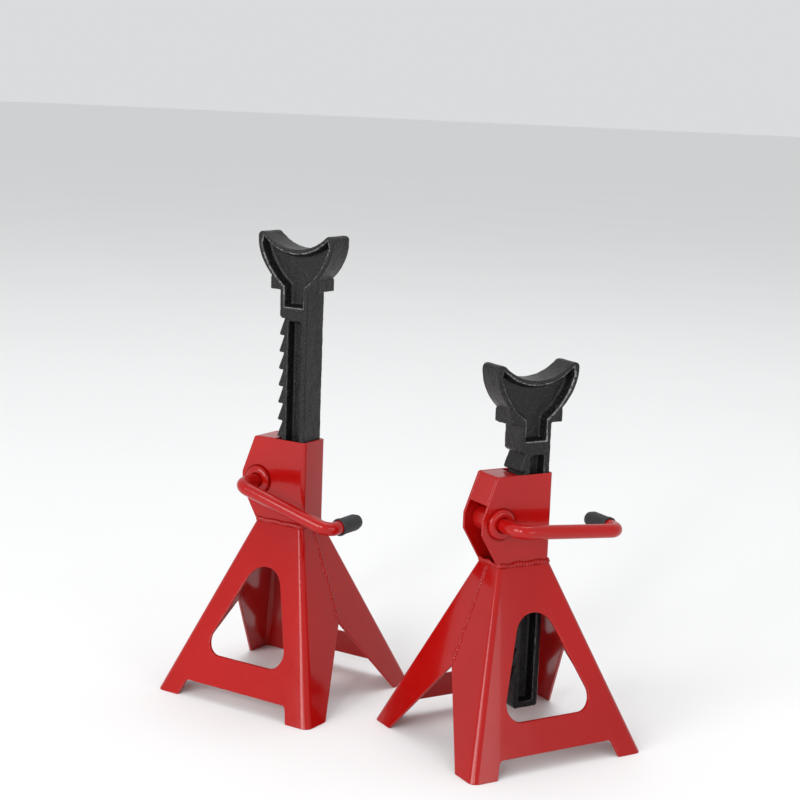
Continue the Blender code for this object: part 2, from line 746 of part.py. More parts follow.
def build_grip(bench, droop, at):
    """The sleeve over the bar's free end, open towards the arm and closed at its tip."""
    low, high = CROSS_END_Y - GRIP_LENGTH, CROSS_END_Y
    angle = math.radians(droop)
    shift = Matrix.Translation((ARM_LENGTH * math.cos(angle), 0, -ARM_LENGTH * math.sin(angle)))
    sleeve = cylinder("grip", GRIP_RADIUS, low, high)
    sleeve.transform(shift)
    bore = cylinder("grip_bore", BAR_RADIUS + FACE_GAP, low - GRIP_LENGTH, high - GRIP_CAP)
    bore.transform(shift)
    grip = bench.part("grip", sleeve, "grip", at)
    soften(grip, GRIP_ROUND, segments=2)
    combine(grip, bench.cutter("cut_grip_bore", bore, at))


# ---------------------------------------------------------------- assembly


def build_stand(bench, detent, droop):
    """All the pieces of one stand."""
    build_leg_frames(bench)
    build_welds(bench)
    build_housing(bench)
    build_front_plate(bench)
    build_boss(bench)
    build_column(bench, detent)
    drill = build_pawl(bench)
    build_handle(bench, drill, droop)


def new_empty(name, parent, group):
    """An empty that carries other objects."""
    empty = bpy.data.objects.new(name, None)
    empty.parent = parent
    group.objects.link(empty)
    return empty


def stand_on_floor(root, parts):
    """Move the pair so that the middle of its footprint box is the origin and its feet are at z = 0."""
    bpy.context.view_layer.update()
    graph = bpy.context.evaluated_depsgraph_get()
    corners = []
    for obj in parts.objects:
        if obj.type == "MESH":
            seen = obj.evaluated_get(graph)
            corners += [seen.matrix_world @ vertex.co for vertex in seen.data.vertices]
    low = [min(corner[k] for corner in corners) for k in range(3)]
    high = [max(corner[k] for corner in corners) for k in range(3)]
    root.location = (-(low[0] + high[0]) / 2, -(low[1] + high[1]) / 2, -low[2])


def main():
    clear_scene()
    parts = new_collection("axle_stand_pair")
    cutters = new_collection("cutters", hidden=True)
    paints = make_paints()
    root = new_empty("pair", None, parts)
    for stand in STANDS:
        foot = new_empty(f"{stand.name}_stand", root, parts)
        foot.location = (*stand.place, 0)
        foot.rotation_euler.z = math.radians(stand.turn)
        build_stand(Bench(parts, cutters, paints, stand.name, foot), stand.detent, stand.droop)
    stand_on_floor(root, parts)


if __name__ == "__main__":
    main()
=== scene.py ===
"""Looks of a pair of ratcheting axle stands.

Each stand has red powder-coated legs and housing of sheet steel, rippled weld beads, a cast black column
with a trough saddle, and a bent bar handle with a rubber grip. Every piece is made in its stand's own frame,
where +Z is up, the teeth face -X and the handle comes out of the -Y cheek, and is then set at its place.
Lengths are in metres and angles in degrees, unless a name says otherwise.
"""

from __future__ import annotations

import json
import logging
import math
from dataclasses import dataclass
from enum import Enum

import bmesh
import bpy
import numpy as np
from mathutils import Euler, Matrix, Vector


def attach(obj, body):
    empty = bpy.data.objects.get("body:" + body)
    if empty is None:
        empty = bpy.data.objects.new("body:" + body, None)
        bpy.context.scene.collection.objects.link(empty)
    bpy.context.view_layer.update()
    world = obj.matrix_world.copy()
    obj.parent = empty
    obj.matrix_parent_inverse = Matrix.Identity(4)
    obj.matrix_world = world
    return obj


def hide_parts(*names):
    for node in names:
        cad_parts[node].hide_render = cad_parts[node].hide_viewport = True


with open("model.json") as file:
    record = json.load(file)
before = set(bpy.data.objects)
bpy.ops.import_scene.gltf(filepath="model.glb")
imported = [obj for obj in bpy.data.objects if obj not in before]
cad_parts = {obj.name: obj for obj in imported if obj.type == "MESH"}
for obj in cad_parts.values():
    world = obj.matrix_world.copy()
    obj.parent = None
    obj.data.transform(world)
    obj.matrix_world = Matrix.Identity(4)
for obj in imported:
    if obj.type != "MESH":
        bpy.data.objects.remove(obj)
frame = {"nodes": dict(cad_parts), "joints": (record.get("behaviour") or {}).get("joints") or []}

RIM_HIGHLIGHT_ATTRIBUTE = "edge"  # how near a casting's point is to a recess's rim, where a highlight is painted
POLE_GAP = 1e-7  # points this near each other are one point
CUT_GAP = 1e-6  # the same, after a boolean
log = logging.getLogger("axle_stands")

Pair = tuple[float, float]
Triple = tuple[float, float, float]
Colour = Triple


class Slot(Enum):
    """Material slots of the record."""

    LEG = "leg_paint"
    HOUSING = "housing_paint"
    WELD = "weld_paint"
    PAWL = "pawl_paint"
    BAR = "bar_paint"
    PIN = "pin_steel"
    CAST = "cast_black"
    RUBBER = "grip_rubber"


class Body(Enum):
    """The moving bodies of one stand, as endings of their names."""

    STAND = "stand"
    COLUMN = "column_body"
    HANDLE = "handle"


class Axis(Enum):
    """Directions that an outline is drawn out along or turned about, with the outline's own two axes."""

    X = (0, 1, 2)
    Y = (1, 0, 2)
    Z = (2, 0, 1)


# ---------------------------------------------------------------- outlines


def arc(centre: Pair, radius: float, start: float, end: float, steps: int) -> np.ndarray:
    """Points of a circle's arc: the centre plus the radius times the cosine and sine of evenly spaced angles.

    Args:
        centre: the circle's middle.
        radius: its radius.
        start: first angle in degrees.
        end: last angle in degrees.
        steps: number of chords.

    Returns:
        An array of steps + 1 points.
    """
    angle = np.radians(np.linspace(start, end, steps + 1))
    return np.stack([centre[0] + radius * np.cos(angle), centre[1] + radius * np.sin(angle)], axis=1)


def parabola(start: Pair, pull: Pair, end: Pair, steps: int) -> np.ndarray:
    """Points of the parabola that leaves start towards pull and reaches end from it.

    Each point is (1 - t)^2 start + 2 t (1 - t) pull + t^2 end, for t from 0 to 1.

    Args:
        start: first point.
        pull: the corner that the curve leans towards.
        end: last point.
        steps: number of chords.

    Returns:
        An array of steps + 1 points.
    """
    t = np.linspace(0, 1, steps + 1)[:, None]
    first, middle, last = (np.array(point) for point in (start, pull, end))
    return (1 - t) ** 2 * first + 2 * t * (1 - t) * middle + t**2 * last


def rounded(corners: list[Triple], steps: int = 8) -> np.ndarray:
    """An outline whose corners are replaced by arcs.

    A corner's arc has its centre on the bisector, at radius / sin(half angle) from the corner, and the spoke
    to its first point turns by the supplement of the corner's angle.

    Args:
        corners: (x, y, radius) of each corner in order.
        steps: chords in each arc.

    Returns:
        The outline's points in the same order.
    """
    found = []
    count = len(corners)
    for i, (x, y, radius) in enumerate(corners):
        here = np.array((x, y))
        if radius <= 0:
            found.append(here[None])
            continue
        before = np.array(corners[i - 1][:2]) - here
        after = np.array(corners[(i + 1) % count][:2]) - here
        before = before / np.linalg.norm(before)
        after = after / np.linalg.norm(after)
        half = math.acos(float(np.clip(before @ after, -1, 1))) / 2
        bisector = (before + after) / np.linalg.norm(before + after)
        centre = here + bisector * (radius / math.sin(half))
        first = here + before * (radius / math.tan(half)) - centre
        bends = float(before[0] * after[1] - before[1] * after[0])
        turn = -math.copysign(math.pi - 2 * half, bends)
        angle = np.linspace(0, turn, steps + 1)
        spokes = np.stack(
            [
                first[0] * np.cos(angle) - first[1] * np.sin(angle),
                first[0] * np.sin(angle) + first[1] * np.cos(angle),
            ],
            axis=1,
        )
        found.append(centre + spokes)
    return np.concatenate(found)


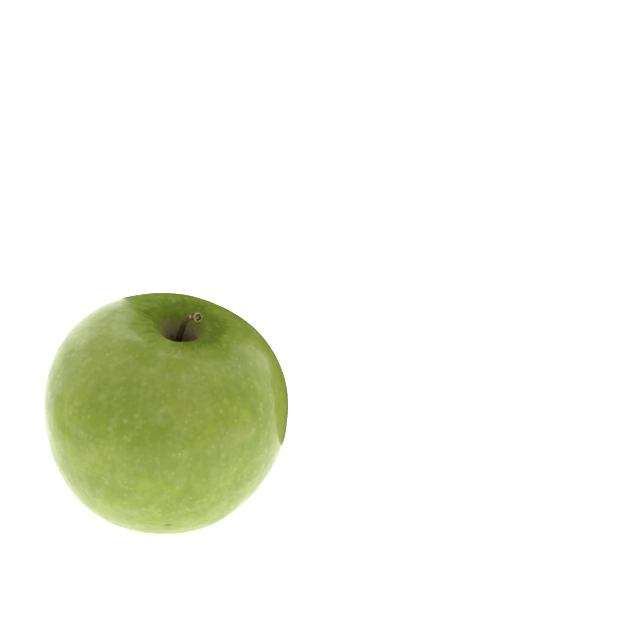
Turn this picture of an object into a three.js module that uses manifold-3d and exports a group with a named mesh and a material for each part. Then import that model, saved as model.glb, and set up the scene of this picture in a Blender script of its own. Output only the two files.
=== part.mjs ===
// A green apple standing on the five lobes of its base: the fruit, its woody stem, and what is left
// of the flower under it, five dried sepals and a tuft of stamens.
// Millimetres, +Z up. The origin lies on the surface that the apple stands on, under the middle of
// its outline, and -Y is the front, towards which the stem bends.

import * as THREE from "three";
import { mergeVertices } from "three/addons/utils/BufferGeometryUtils.js";
import Module from "manifold-3d";

// Driving dimensions of the fruit. Angles are turned about +Z from +X.
const CHEEK_R = 37.5; // at the widest, a little above mid-height
const BODY_HALF_H = 36.6; // half height of the round body, before the hollows sink into its ends
const TAPER = 0.076; // the shoulders are wider than the base by this share
const FULLNESS = 0.036; // how far both ends are flatter and fuller than a ball's
const DISH = { depth: 5, r: 15 }; // wide, shallow part of the stem cavity
const THROAT = { depth: 10, r: 5.2 }; // its steep middle, which holds the stem
const BASIN = { depth: 9, r: 10 }; // hollow under the fruit, around the calyx
const CALYX_PIT = { depth: 3.2, r: 6.5 }; // the middle of that hollow

// How it is uneven, as a grown thing is.
const CAVITY_SHIFT = { x: 7, y: 2.6, reach: 18 }; // the stem cavity opens to one side of the middle
const THROAT_SLANT = { x: -3, reach: 4 }; // and its throat slants back towards the core
const SHOULDER = { lift: 3.3, at: rad(167), reach: 1.2 }; // one is higher than the one across from it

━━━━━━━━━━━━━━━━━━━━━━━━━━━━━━

[Exercise prompt]: Go back over the listing above and copy exactly the lines that begin at the line with "foot.rotation_euler.z = math.radians(stand.turn)" and stop after the line with "record = json.load(file)"; leave out every other line.

[The completed task]:
        foot.rotation_euler.z = math.radians(stand.turn)
        build_stand(Bench(parts, cutters, paints, stand.name, foot), stand.detent, stand.droop)
    stand_on_floor(root, parts)


if __name__ == "__main__":
    main()
=== scene.py ===
"""Looks of a pair of ratcheting axle stands.

Each stand has red powder-coated legs and housing of sheet steel, rippled weld beads, a cast black column
with a trough saddle, and a bent bar handle with a rubber grip. Every piece is made in its stand's own frame,
where +Z is up, the teeth face -X and the handle comes out of the -Y cheek, and is then set at its place.
Lengths are in metres and angles in degrees, unless a name says otherwise.
"""

from __future__ import annotations

import json
import logging
import math
from dataclasses import dataclass
from enum import Enum

import bmesh
import bpy
import numpy as np
from mathutils import Euler, Matrix, Vector


def attach(obj, body):
    empty = bpy.data.objects.get("body:" + body)
    if empty is None:
        empty = bpy.data.objects.new("body:" + body, None)
        bpy.context.scene.collection.objects.link(empty)
    bpy.context.view_layer.update()
    world = obj.matrix_world.copy()
    obj.parent = empty
    obj.matrix_parent_inverse = Matrix.Identity(4)
    obj.matrix_world = world
    return obj


def hide_parts(*names):
    for node in names:
        cad_parts[node].hide_render = cad_parts[node].hide_viewport = True


with open("model.json") as file:
    record = json.load(file)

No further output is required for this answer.